[SRILM User List] OOV terminology

Wed Jul 3 14:30:18 PDT 2013

On 03-07-13 23:05, Joris Pelemans wrote:
> Sander,
>
> Thank you for your elaborate reply, but it doesn't really answer my
> question. I am not confused about the different sets of words. I know
> why they are there and what they are used for, but I'm wondering whether
> there is a standard term to denote each set individually. Let me
> rephrase my question with a very simple example:
>
> Given a single training sentence, "wrong is wrong" and a language model
> with cut-off 1, what are the terms to denote the following sets:
>
>  1. {wrong, is}?
>  2. {wrong}?
>  3. {is}?
>  4. all other English words?
>
> I am especially interested in terms that differentiate between sets 3
> and 4, if such terms exist.
>
> Regards,
>
> Joris

My response was an attemp to clear up you confusion as it appeared to me 
from what you wrote about V_final. Such a vocabulary simply does not 
exist, unless you make one physically. You only mentioned excluding 
words from an LM.

I am confident that there are no terms for those sets of hypothetical 
vocabularies you list. You can of course give them names and describe 
their meaning, like the vocabulary V_n = { w | \forall W \in V(C(w) > 
n)} where C is a function that counts the number times a word occurs in 
the written training data.
But, do you have an opinion as to why such terms would be needed and why 
they would be better than a definition like the previous one?

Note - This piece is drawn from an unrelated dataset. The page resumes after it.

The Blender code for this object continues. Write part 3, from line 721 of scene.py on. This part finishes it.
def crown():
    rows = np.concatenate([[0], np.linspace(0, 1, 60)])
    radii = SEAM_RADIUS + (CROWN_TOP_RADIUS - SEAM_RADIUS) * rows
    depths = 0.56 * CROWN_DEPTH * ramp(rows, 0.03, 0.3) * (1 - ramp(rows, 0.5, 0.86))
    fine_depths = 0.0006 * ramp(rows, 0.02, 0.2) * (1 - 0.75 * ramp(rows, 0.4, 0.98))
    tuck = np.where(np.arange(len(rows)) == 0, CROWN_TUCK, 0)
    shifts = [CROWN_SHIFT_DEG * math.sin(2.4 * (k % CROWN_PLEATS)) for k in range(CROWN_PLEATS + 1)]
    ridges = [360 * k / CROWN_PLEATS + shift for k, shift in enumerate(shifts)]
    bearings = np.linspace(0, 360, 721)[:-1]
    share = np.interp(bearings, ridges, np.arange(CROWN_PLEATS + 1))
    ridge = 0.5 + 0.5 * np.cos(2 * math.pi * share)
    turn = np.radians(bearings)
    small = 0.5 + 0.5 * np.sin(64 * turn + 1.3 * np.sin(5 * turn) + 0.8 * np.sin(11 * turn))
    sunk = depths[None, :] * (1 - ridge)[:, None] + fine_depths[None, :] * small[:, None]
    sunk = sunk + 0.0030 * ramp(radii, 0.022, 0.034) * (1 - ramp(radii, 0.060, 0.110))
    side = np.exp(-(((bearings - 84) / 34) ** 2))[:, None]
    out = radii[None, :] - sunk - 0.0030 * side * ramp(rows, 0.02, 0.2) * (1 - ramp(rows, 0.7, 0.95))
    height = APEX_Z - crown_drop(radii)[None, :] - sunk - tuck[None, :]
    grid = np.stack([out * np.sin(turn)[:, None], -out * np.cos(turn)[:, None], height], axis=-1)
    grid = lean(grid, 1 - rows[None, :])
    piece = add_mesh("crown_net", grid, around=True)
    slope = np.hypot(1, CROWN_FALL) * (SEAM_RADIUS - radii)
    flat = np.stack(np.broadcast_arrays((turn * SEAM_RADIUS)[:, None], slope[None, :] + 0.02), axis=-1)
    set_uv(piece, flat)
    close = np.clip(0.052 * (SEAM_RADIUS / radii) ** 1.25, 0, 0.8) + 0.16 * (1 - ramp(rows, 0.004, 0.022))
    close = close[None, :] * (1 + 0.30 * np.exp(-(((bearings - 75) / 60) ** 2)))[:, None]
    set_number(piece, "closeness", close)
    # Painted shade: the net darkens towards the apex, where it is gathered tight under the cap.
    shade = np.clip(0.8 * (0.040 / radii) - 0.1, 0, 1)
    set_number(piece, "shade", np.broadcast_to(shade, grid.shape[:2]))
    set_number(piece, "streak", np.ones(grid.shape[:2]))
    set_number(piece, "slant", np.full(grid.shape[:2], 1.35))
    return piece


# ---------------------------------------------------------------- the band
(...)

> On 07/03/13 22:05, Sander Maijers wrote:
>> On 03-07-13 20:22, Joris Pelemans wrote:
>>> Hello all,
>>>
>>> My question is perhaps a little bit of topic, but I'm hoping for your
>>> cooperation, since it's LM related.
>>>
>>> Say we have a training corpus with lexicon V_train. Since some of the
>>> words have near-zero counts, we choose to exclude them from our LM. This
>>> gives us a new lexicon, let's call it V_final. However this also gives
>>> us two types of OOV words: those not in V_train and those not in
>>> V_final. I was wondering whether there are standard terms in the
>>> literature for these two types of OOVs. I have read my share of papers,
>>> but none of them seem to make this distinction.
>>>
>>> Kind regards,
>>>
>>> Joris
>>> _______________________________________________
>>> SRILM-User site list
>>> SRILM-User at speech.sri.com
>>> http://www.speech.sri.com/mailman/listinfo/srilm-user
>>
>> Hi Joris,
>>
>> In my view the vocabulary is a superset of the actual set of the
>> wordforms for which all wordform sequences (the N-permutations of
>> vocabulary words, with repetion) are modeled in the N-gram LM.
>>
>> What limits the hypothesized transcript produced by an ASR system, is
>> the intersection between the sets of:
>> a. the wordforms in the pronunciation lexicon (the mapping between
>> acoustic feature sequences and orthographic representations)
>> b. the target words of the wordform sequences in the LM (as opposed to
>> history words)
>>
>> The vocabulary does not matter then: is just an optional means to
>> constrain the potential richness (given the written training data) of
>> an N-gram LM that you are creating. You can use a vocabulary as a
>> constraint ('-limit-vocab' in' ngram-count'), and/or use it to
>> facilitate a preprocessed form of training data by means of special
>> tokens that aren't really words (such as "<unk>" or a 'proper name
>> class' token).
>>
>> So, the vocabulary may contain superfluous words. Only after you
>> realize that this is not an issue, you could think about it further
>> and say that after you have created and pruned an LM, you can find out
>> which words were actually redundant in your vocabulary given the same
>> written training data you used to create that LM, and you could just
>> as well drop those and those words from the vocabulary you had already
>> before creating your LM. Maybe that reduces the size of your
>> vocabulary as much as you hope. Will this be worthwhile? Not for the
>> ASR task, you see.
>>
>> The term OOV comes in handy as shorthand to denote words that are in
>> the written training data but not in the vocabulary. It is not
>> precise, you could just as well use an element-out-of-set notation
>> (short and clear) in reports. Maybe you have read the article:
>> "Detection of OOV Words Using Generalized Word Models and a Semantic
>> Class Language Model" by Schaaf, which was a top Google result for me.
>> This author confuses the pronunciation lexicon with the vocabulary.
>> While you can, confusingly, call a word that was not transcribed
>> correctly because, for one, it was not modeled by the pronunciation
>> lexicon 'OOV', I think it is not okay to confuse the concepts
>> vocabulary and pronunciation lexicon as he does.
>>
>> I hope this clears up any confusion?
>>
>>
>